Personally, I don't see how a TPM module is more useful than full disk encryption with a password you enter on boot.

I struggle to see how it makes automatic login safer given it does nothing to protect against the really common threat of someone physically stealing your laptop or desktop.

I don't trust any encryption or authentication system that I don't have access to the keys for. Microsoft has also kinda made me feel it's more for vendor lock in, like they did with secure boot.

Still, I'm probably being unreasonably pessimistic about it though - be interested to see any practical use cases of it.

[–] baseless_discourse@mander.xyz 2 points 2 years ago* (last edited 2 years ago)

The key is only released into ram, so unless the thief can read content from ram they cannot easily decrypt your disk. And most common thief probably do not have that ability.

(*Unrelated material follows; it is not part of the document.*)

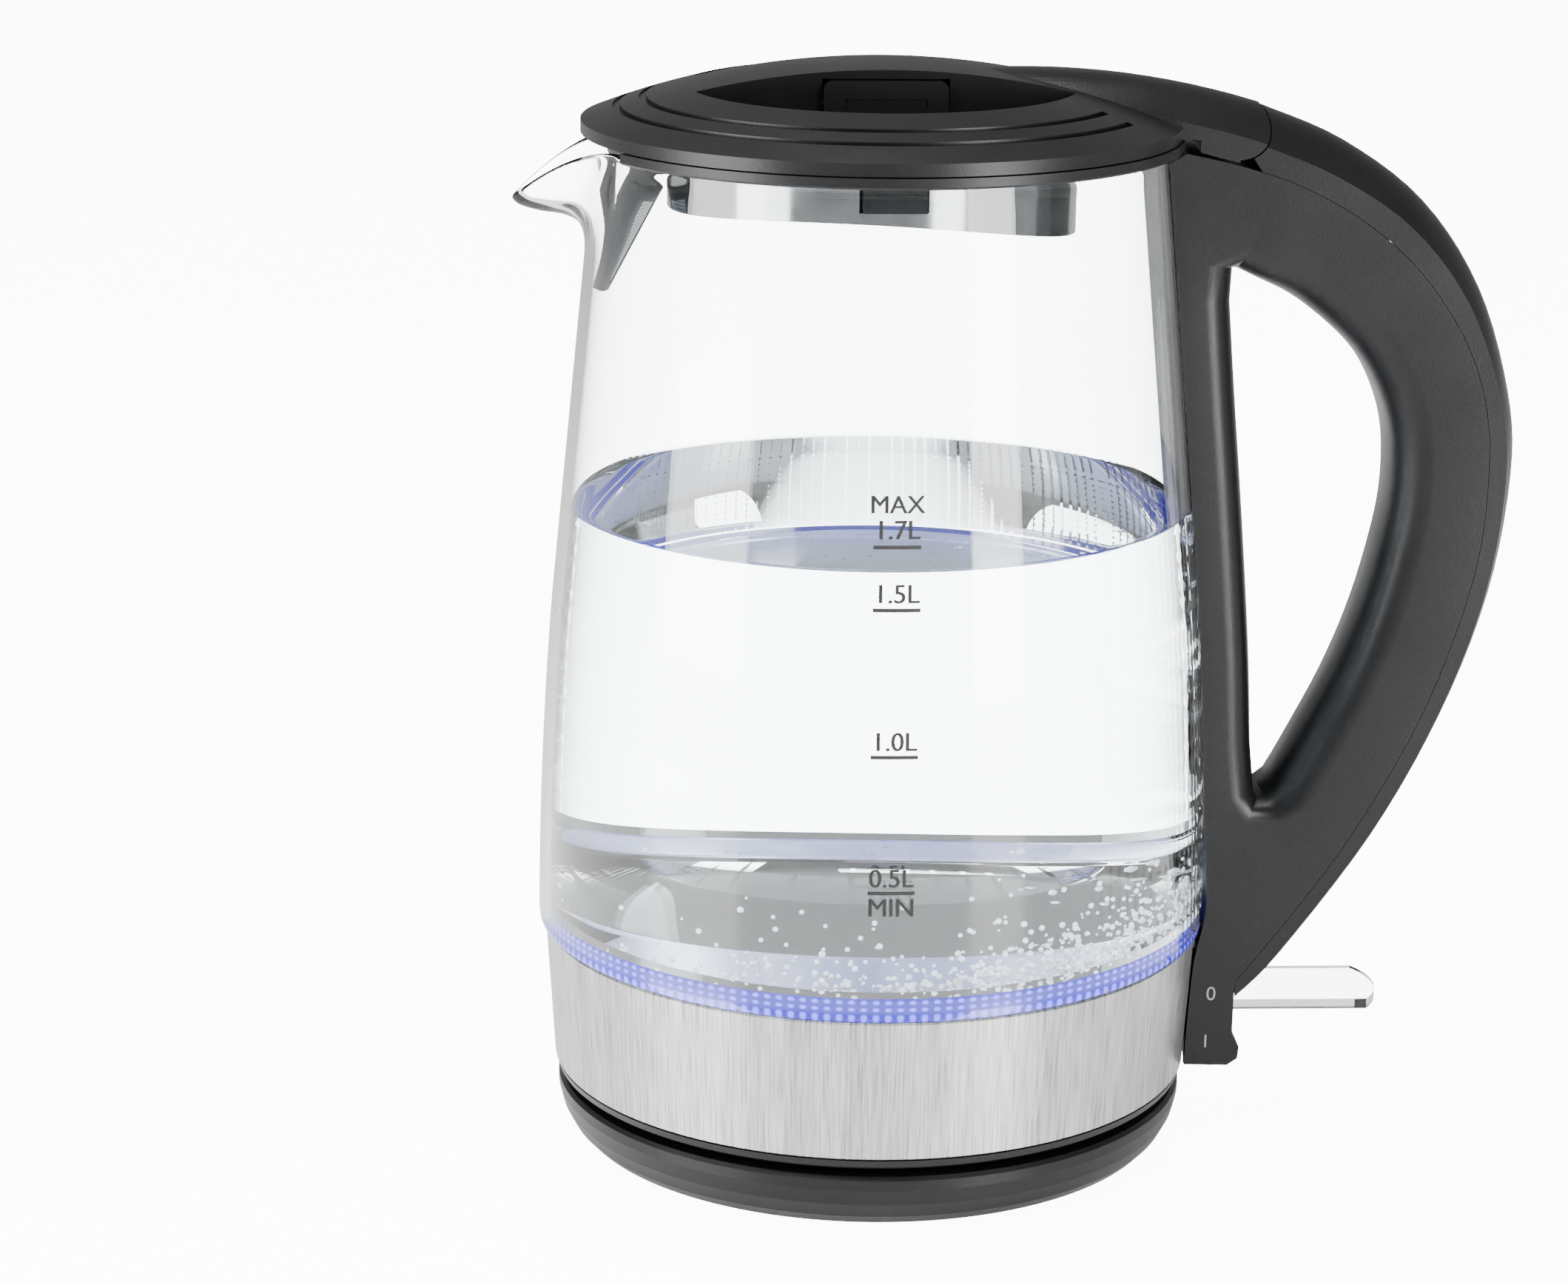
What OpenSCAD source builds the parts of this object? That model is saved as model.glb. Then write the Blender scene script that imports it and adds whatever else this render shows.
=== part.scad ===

That being said, you do need a login password to prevent the thief straight up booting into your OS and copy everything using the file manager...

One of the advantage of using TPM with FDE, is that you can use a much longer random password. If I dont use TPM I am forced to use a password I can remember, which is likely the same password I use somewhere else. This means if someone close to me stole my laptop, they will have reasonable chance of guessing my password.

[–] monk@lemmy.unboiled.info -1 points 2 years ago* (last edited 2 years ago) (1 children)

You can use insecure boot and not enter the password. It can't make stuff meaningfully more secure though, it just plain doesn't add any protection against evil maid.